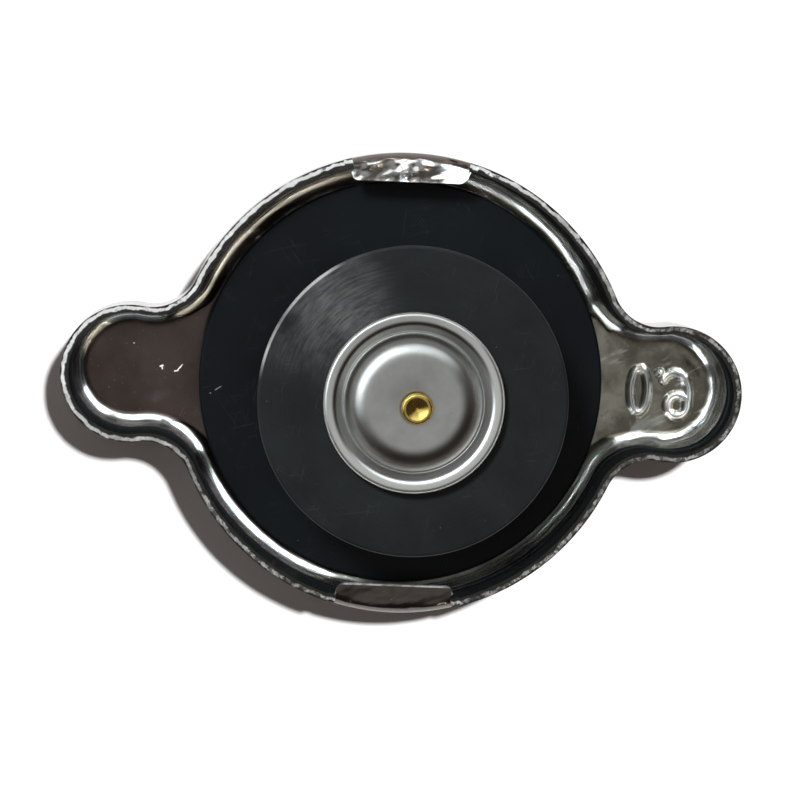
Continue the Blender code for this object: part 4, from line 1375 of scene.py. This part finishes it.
class RADCAP_OT_stage(bpy.types.Operator):
    """Set the floor, the light and the camera.

    The camera looks at the rim's middle from the Z axis leant by the tilt towards the heading, turned by the
    roll, and its lens takes in the width at its distance.
    """

    bl_idname = "radcap.stage"
    bl_label = "Stage"

    def execute(self, context):
        stage = settings("radcap_stage")
        pieces = [piece.name for piece in context.scene.objects if piece.type == "MESH"]
        mesh = bpy.data.meshes.new("floor")
        signs = ((-1, -1), (1, -1), (1, 1), (-1, 1))
        mesh.from_pydata([(x * FLOOR_HALF, y * FLOOR_HALF, -FLOOR_GAP) for x, y in signs], [], [(0, 1, 2, 3)])
        mesh.materials.append(floor_finish())
        floor = in_scene("floor", mesh)

        add_room(stage.window, stage.window_side, stage.ceiling)
        ground, cap = collection_of("ground", ["floor"]), collection_of("cap", pieces)
        add_key("floor_key", stage.key, stage.key_height, stage.key_side, stage.key_softness, ground)
        add_key(
            "cap_key", stage.cap_key, stage.cap_key_height, stage.cap_key_side, stage.cap_key_softness, cap
        )
        groups = {name: collection_of(name, members) for name, members in PANE_GROUPS.items()}
        for name, side, height, power, width, tall, tint, lit, shading in PANES:
            side, height = math.radians(side), math.radians(height)
            strength = power * stage.panes
            add_pane(name, strength, side, height, width, tall, tint, groups[lit], groups[shading])

        lean = Vector((math.cos(stage.heading), math.sin(stage.heading), 0))
        back = (Vector((0, 0, 1)) * math.cos(stage.tilt) + lean * math.sin(stage.tilt)).normalized()
        up = Vector((0, 1, 0))
        up = (up - back * up.dot(back)).normalized()
        up.rotate(Quaternion(back, stage.roll))
        right = up.cross(back)
        aim = Vector((0, 0, SHELL_HIGH[2])) - right * stage.aside - up * stage.above
        turn = Matrix((right, up, back)).transposed().to_4x4()
        data = bpy.data.cameras.new("camera")
        data.sensor_width = SENSOR
        data.lens = SENSOR * stage.distance / stage.width
        data.clip_start = 0.01
        data.clip_end = 10.0
        camera = in_scene("camera", data)
        camera.matrix_world = Matrix.Translation(aim + back * stage.distance) @ turn
        context.scene.camera = camera
        context.scene.view_settings.view_transform = "Standard"
        return {"FINISHED"}


OPERATORS = (
    RADCAP_OT_shell,
    RADCAP_OT_number,
    RADCAP_OT_seal,
    RADCAP_OT_gasket,
    RADCAP_OT_cup,
    RADCAP_OT_stem,
    RADCAP_OT_springs,
    RADCAP_OT_hidden,
    RADCAP_OT_stage,
)
GROUPS = {
    "radcap_shell": RadcapShellSizes,
    "radcap_number": RadcapNumberSizes,
    "radcap_valve": RadcapValveSizes,
    "radcap_colours": RadcapColours,
    "radcap_stage": RadcapStage,
}


class RADCAP_PT_panel(bpy.types.Panel):
    """The cap's sizes, colours and steps."""

    bl_idname = "RADCAP_PT_panel"
    bl_label = "Radiator Cap"
    bl_space_type = "VIEW_3D"
    bl_region_type = "UI"
    bl_category = PANEL_TAB

    def draw(self, context):
        for group, kind in GROUPS.items():
            box = self.layout.box()
            for name in kind.__annotations__:
                box.prop(getattr(context.scene, group), name)
        for operator in OPERATORS:
            self.layout.operator(operator.bl_idname)


def register():
    """Tell Blender the classes, and give each scene the property groups."""
    for kind in (*GROUPS.values(), *OPERATORS, RADCAP_PT_panel):
        bpy.utils.register_class(kind)
    for name, kind in GROUPS.items():
        setattr(bpy.types.Scene, name, PointerProperty(type=kind))


def unregister():
    """Undo what register does."""
    for name in GROUPS:
        delattr(bpy.types.Scene, name)
    for kind in (RADCAP_PT_panel, *reversed(OPERATORS), *reversed(GROUPS.values())):
        bpy.utils.unregister_class(kind)


def main():
    """Run the steps in order."""
    register()
    for operator in OPERATORS:
        group, name = operator.bl_idname.split(".")
        getattr(getattr(bpy.ops, group), name)()


if __name__ == "__main__":
    main()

□ □ □ □

— REQUEST —
Return only the lines spanning from the first line of the material through the line with "tint, groups[lit], groups[shading])", copied exactly, both ends kept.

— PROBLEM SOLUTION —
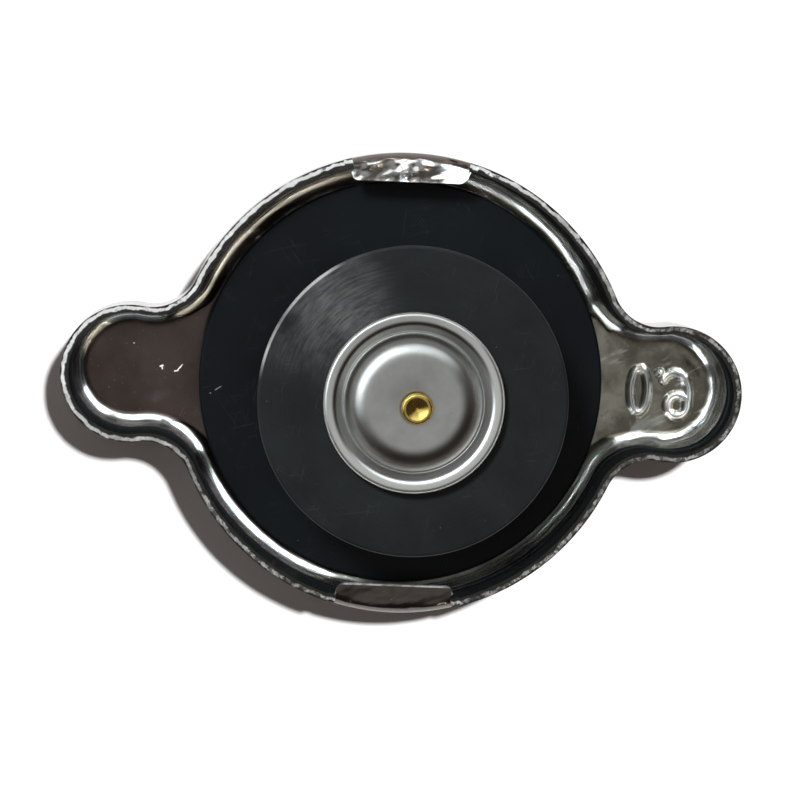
Continue the Blender code for this object: part 4, from line 1375 of scene.py. This part finishes it.
class RADCAP_OT_stage(bpy.types.Operator):
    """Set the floor, the light and the camera.

    The camera looks at the rim's middle from the Z axis leant by the tilt towards the heading, turned by the
    roll, and its lens takes in the width at its distance.
    """

    bl_idname = "radcap.stage"
    bl_label = "Stage"

    def execute(self, context):
        stage = settings("radcap_stage")
        pieces = [piece.name for piece in context.scene.objects if piece.type == "MESH"]
        mesh = bpy.data.meshes.new("floor")
        signs = ((-1, -1), (1, -1), (1, 1), (-1, 1))
        mesh.from_pydata([(x * FLOOR_HALF, y * FLOOR_HALF, -FLOOR_GAP) for x, y in signs], [], [(0, 1, 2, 3)])
        mesh.materials.append(floor_finish())
        floor = in_scene("floor", mesh)

        add_room(stage.window, stage.window_side, stage.ceiling)
        ground, cap = collection_of("ground", ["floor"]), collection_of("cap", pieces)
        add_key("floor_key", stage.key, stage.key_height, stage.key_side, stage.key_softness, ground)
        add_key(
            "cap_key", stage.cap_key, stage.cap_key_height, stage.cap_key_side, stage.cap_key_softness, cap
        )
        groups = {name: collection_of(name, members) for name, members in PANE_GROUPS.items()}
        for name, side, height, power, width, tall, tint, lit, shading in PANES:
            side, height = math.radians(side), math.radians(height)
            strength = power * stage.panes
            add_pane(name, strength, side, height, width, tall, tint, groups[lit], groups[shading])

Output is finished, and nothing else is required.